Nonuniform random geometric graphs with location-dependent radii

TL;DR

This paper introduces a distribution-free framework for analyzing nonuniform random geometric graphs with location-dependent radii, providing laws of large numbers, degree distribution characterizations, and connectivity conditions.

Contribution

It develops a novel approach to study nonuniform random geometric graphs with variable radii, including laws of large numbers and degree distribution results.

Findings

Strong law results for critical cut-off functions

Characterization of degree zero node distribution as Poisson

Sufficient conditions for eventual connectivity

Abstract

We propose a distribution-free approach to the study of random geometric graphs.

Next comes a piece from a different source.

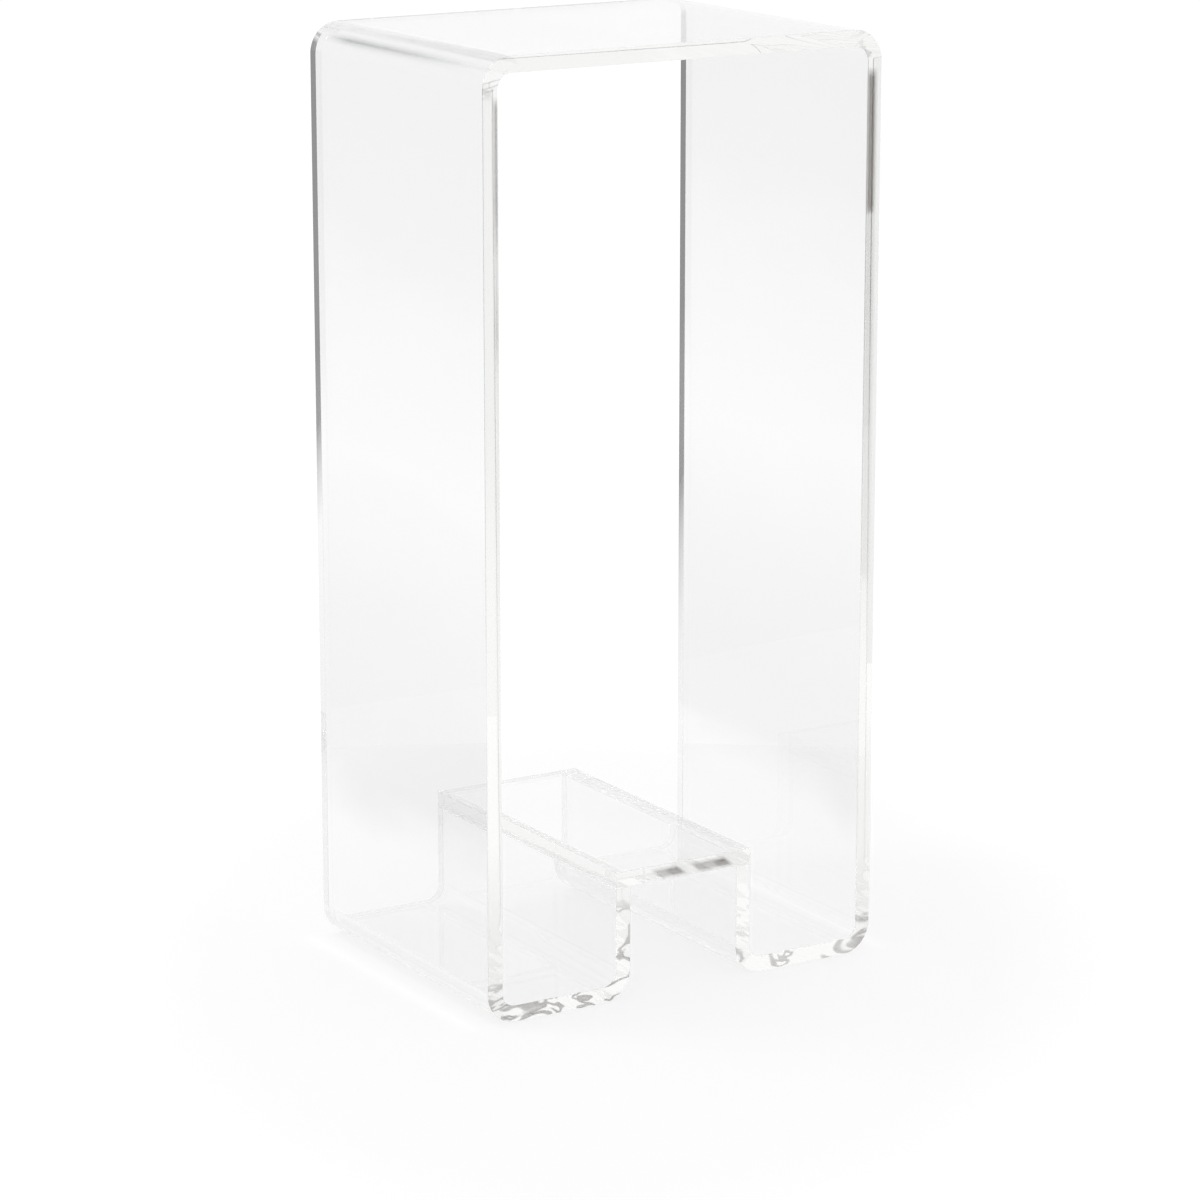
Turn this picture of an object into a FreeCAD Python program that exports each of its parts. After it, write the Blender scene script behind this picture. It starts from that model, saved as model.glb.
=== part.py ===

The distribution of vertices follows a Poisson point process with intensity function $nf(\cdot)$, where $n\in \mathbb{N}$, and $f$ is a probability density function on $\mathbb{R}^d$. A vertex located at $x$ connects via directed edges to other vertices that are within a cut-off distance $r_n(x)$. We prove strong law results for (i) the critical cut-off function so that almost surely, the graph does not contain any node with out-degree zero for sufficiently large $n$ and (ii) the maximum and minimum vertex degrees. We also provide a characterization of the cut-off function for which the number of nodes with out-degree zero converges in distribution to a Poisson random variable. We illustrate this result for a class of densities with compact support that have at most polynomial rates of decay to zero. Finally, we state a sufficient condition for an enhanced version of the above graph to be almost surely connected eventually.